Supplied data:
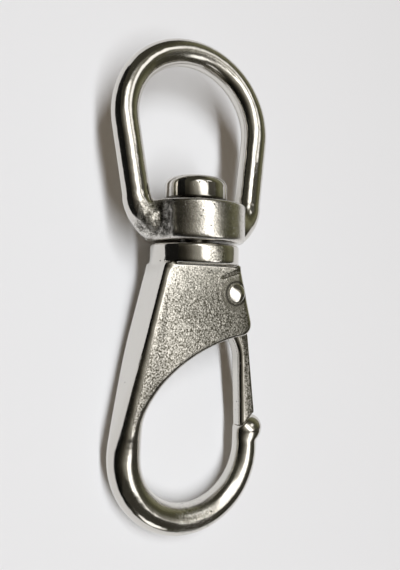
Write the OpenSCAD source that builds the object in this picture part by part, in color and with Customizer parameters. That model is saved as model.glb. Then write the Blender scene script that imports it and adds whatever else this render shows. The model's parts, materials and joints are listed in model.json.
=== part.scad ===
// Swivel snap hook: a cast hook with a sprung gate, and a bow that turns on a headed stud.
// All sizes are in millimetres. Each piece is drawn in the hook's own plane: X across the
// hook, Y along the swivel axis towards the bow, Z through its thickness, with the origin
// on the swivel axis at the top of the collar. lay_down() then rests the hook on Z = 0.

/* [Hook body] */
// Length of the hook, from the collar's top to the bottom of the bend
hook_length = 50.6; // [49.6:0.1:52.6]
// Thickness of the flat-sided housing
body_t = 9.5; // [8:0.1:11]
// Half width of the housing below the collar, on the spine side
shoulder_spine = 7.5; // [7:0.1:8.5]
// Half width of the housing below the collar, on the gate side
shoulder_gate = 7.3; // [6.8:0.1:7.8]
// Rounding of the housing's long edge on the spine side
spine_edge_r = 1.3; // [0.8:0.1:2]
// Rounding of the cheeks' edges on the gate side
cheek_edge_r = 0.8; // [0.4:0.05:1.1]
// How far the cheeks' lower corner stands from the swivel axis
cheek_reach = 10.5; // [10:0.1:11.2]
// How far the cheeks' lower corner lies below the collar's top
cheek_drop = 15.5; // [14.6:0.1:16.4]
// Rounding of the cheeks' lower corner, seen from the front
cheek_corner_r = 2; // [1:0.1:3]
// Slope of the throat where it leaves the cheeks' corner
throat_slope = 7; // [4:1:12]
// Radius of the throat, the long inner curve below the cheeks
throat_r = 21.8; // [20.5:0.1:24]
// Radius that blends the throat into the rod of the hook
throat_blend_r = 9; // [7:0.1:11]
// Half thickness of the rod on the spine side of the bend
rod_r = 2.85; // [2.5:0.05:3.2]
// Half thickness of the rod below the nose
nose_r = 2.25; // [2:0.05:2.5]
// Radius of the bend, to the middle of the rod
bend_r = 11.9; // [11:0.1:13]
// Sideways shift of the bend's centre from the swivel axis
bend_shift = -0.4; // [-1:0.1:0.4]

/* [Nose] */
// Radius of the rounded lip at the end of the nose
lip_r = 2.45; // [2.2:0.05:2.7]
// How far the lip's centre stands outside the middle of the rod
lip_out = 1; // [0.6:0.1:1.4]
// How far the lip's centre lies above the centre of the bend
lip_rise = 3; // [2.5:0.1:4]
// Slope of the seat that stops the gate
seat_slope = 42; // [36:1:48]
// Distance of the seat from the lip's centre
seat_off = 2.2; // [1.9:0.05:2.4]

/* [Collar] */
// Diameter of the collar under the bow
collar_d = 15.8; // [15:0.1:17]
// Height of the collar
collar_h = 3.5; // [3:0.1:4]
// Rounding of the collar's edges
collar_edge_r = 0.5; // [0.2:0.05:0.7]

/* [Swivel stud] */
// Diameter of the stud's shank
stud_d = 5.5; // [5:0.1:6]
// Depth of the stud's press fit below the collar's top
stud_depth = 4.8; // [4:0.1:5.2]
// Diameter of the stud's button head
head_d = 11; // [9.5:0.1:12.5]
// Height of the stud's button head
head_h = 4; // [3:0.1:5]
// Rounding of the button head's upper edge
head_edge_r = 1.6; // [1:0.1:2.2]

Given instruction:
Return exactly, please, the lines of the material from the first one down to and including the line where "hook on Z = 0." appears.

Written answer:
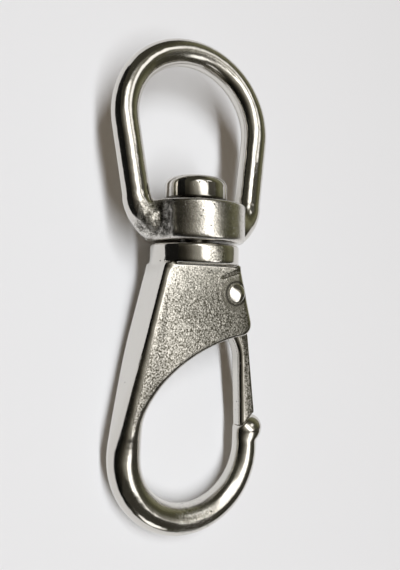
Write the OpenSCAD source that builds the object in this picture part by part, in color and with Customizer parameters. That model is saved as model.glb. Then write the Blender scene script that imports it and adds whatever else this render shows. The model's parts, materials and joints are listed in model.json.
=== part.scad ===
// Swivel snap hook: a cast hook with a sprung gate, and a bow that turns on a headed stud.
// All sizes are in millimetres. Each piece is drawn in the hook's own plane: X across the
// hook, Y along the swivel axis towards the bow, Z through its thickness, with the origin
// on the swivel axis at the top of the collar. lay_down() then rests the hook on Z = 0.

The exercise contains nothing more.